--- begin Available data ---

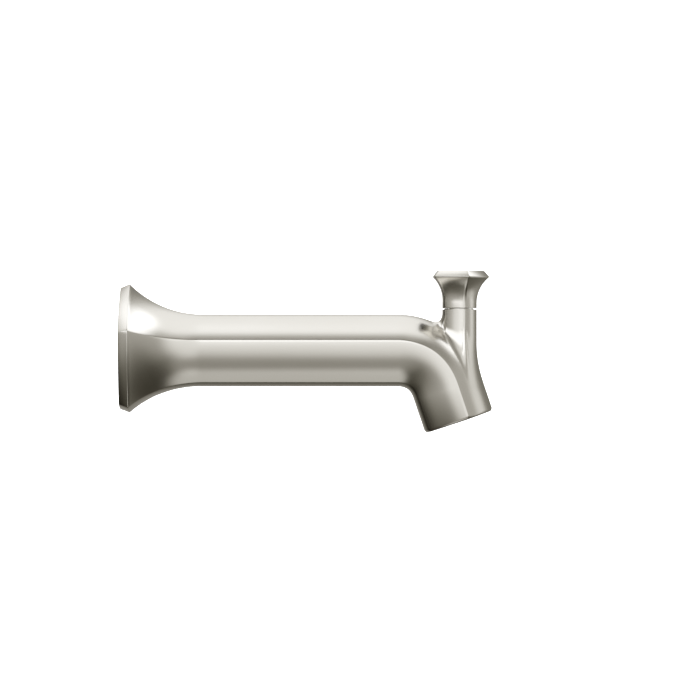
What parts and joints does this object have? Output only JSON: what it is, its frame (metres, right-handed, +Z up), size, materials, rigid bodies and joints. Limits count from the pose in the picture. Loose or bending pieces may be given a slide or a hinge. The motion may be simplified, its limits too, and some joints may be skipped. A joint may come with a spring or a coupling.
{
  "type": "wall mounted bath spout with diverter",
  "caption": "Wall mounted bath spout of five-sided section with a flared wall rim, a down-turned outlet and a pull-up shower diverter knob.",
  "frame": {"origin": "on the supply pipe's axis, in the plane of the finished wall", "axes": "+X out of the wall along the barrel, +Z up, +Y to the left of someone facing out from the wall; the spout is symmetric about the XZ plane"},
  "size_m": [0.1998, 0.0696, 0.087],
  "materials": {
    "satin_nickel": "satin brushed nickel",
    "brass": "machined, unplated",
    "stainless": "plain",
    "black_rubber": "matt",
    "foam": "matt",
    "white_acetal": "matt",
    "grey_plastic": "matt"
  },
  "bodies": {
    "spout": {"spout_body": "satin_nickel", "wall_gasket": "foam", "inlet_adapter": "brass", "pipe_o_ring_rear": "black_rubber", "pipe_o_ring_front": "black_rubber", "set_screw": "stainless", "waterway_tube": "brass", "tube_o_ring_rear": "black_rubber", "tube_o_ring_front": "black_rubber", "diverter_seat": "brass", "gate_guide": "white_acetal", "guide_retaining_ring": "stainless", "return_spring": "stainless", "stem_bushing": "brass", "stem_o_ring": "black_rubber", "bushing_o_ring": "black_rubber", "straightener_housing": "grey_plastic", "stream_straightener": "grey_plastic", "outlet_gasket": "black_rubber"},
    "diverter": {"lift_knob": "satin_nickel", "knob_bumper": "white_acetal", "knob_jam_nut": "brass", "lift_stem": "stainless", "gate_carrier": "white_acetal", "gate_seal": "black_rubber", "gate_washer": "stainless", "gate_screw": "stainless"}
  },
  "joints": [
    {"name": "diverter_lift", "type": "slide", "parent": "spout", "child": "diverter", "axis": [0, 0, 1], "range_m": [0, 0.014], "stiffness_N_per_m": 60, "springref_m": -0.02, "deforming": ["return_spring"]}
  ]
}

--- end Available data ---

→ **Given problem**:
Output the lines above verbatim and in full.

→ **Worked solution**:
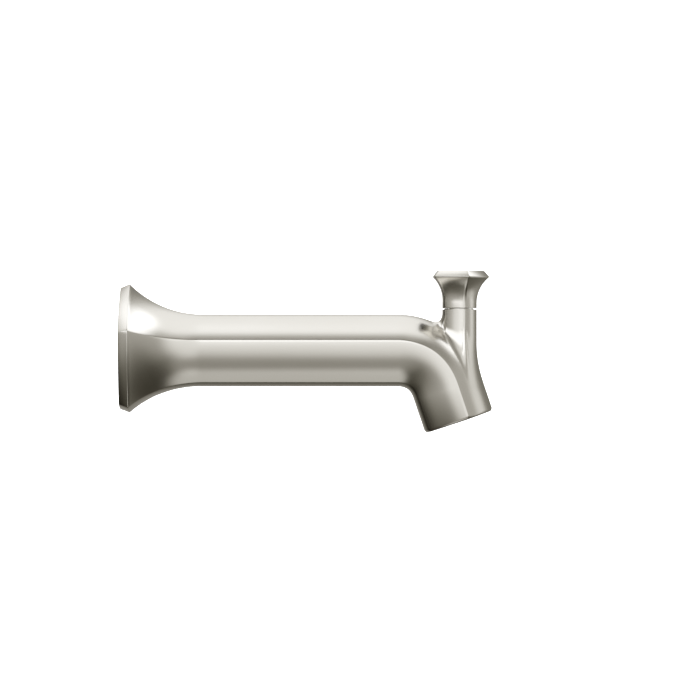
What parts and joints does this object have? Output only JSON: what it is, its frame (metres, right-handed, +Z up), size, materials, rigid bodies and joints. Limits count from the pose in the picture. Loose or bending pieces may be given a slide or a hinge. The motion may be simplified, its limits too, and some joints may be skipped. A joint may come with a spring or a coupling.
{
  "type": "wall mounted bath spout with diverter",
  "caption": "Wall mounted bath spout of five-sided section with a flared wall rim, a down-turned outlet and a pull-up shower diverter knob.",
  "frame": {"origin": "on the supply pipe's axis, in the plane of the finished wall", "axes": "+X out of the wall along the barrel, +Z up, +Y to the left of someone facing out from the wall; the spout is symmetric about the XZ plane"},
  "size_m": [0.1998, 0.0696, 0.087],
  "materials": {
    "satin_nickel": "satin brushed nickel",
    "brass": "machined, unplated",
    "stainless": "plain",
    "black_rubber": "matt",
    "foam": "matt",
    "white_acetal": "matt",
    "grey_plastic": "matt"
  },
  "bodies": {
    "spout": {"spout_body": "satin_nickel", "wall_gasket": "foam", "inlet_adapter": "brass", "pipe_o_ring_rear": "black_rubber", "pipe_o_ring_front": "black_rubber", "set_screw": "stainless", "waterway_tube": "brass", "tube_o_ring_rear": "black_rubber", "tube_o_ring_front": "black_rubber", "diverter_seat": "brass", "gate_guide": "white_acetal", "guide_retaining_ring": "stainless", "return_spring": "stainless", "stem_bushing": "brass", "stem_o_ring": "black_rubber", "bushing_o_ring": "black_rubber", "straightener_housing": "grey_plastic", "stream_straightener": "grey_plastic", "outlet_gasket": "black_rubber"},
    "diverter": {"lift_knob": "satin_nickel", "knob_bumper": "white_acetal", "knob_jam_nut": "brass", "lift_stem": "stainless", "gate_carrier": "white_acetal", "gate_seal": "black_rubber", "gate_washer": "stainless", "gate_screw": "stainless"}
  },
  "joints": [
    {"name": "diverter_lift", "type": "slide", "parent": "spout", "child": "diverter", "axis": [0, 0, 1], "range_m": [0, 0.014], "stiffness_N_per_m": 60, "springref_m": -0.02, "deforming": ["return_spring"]}
  ]
}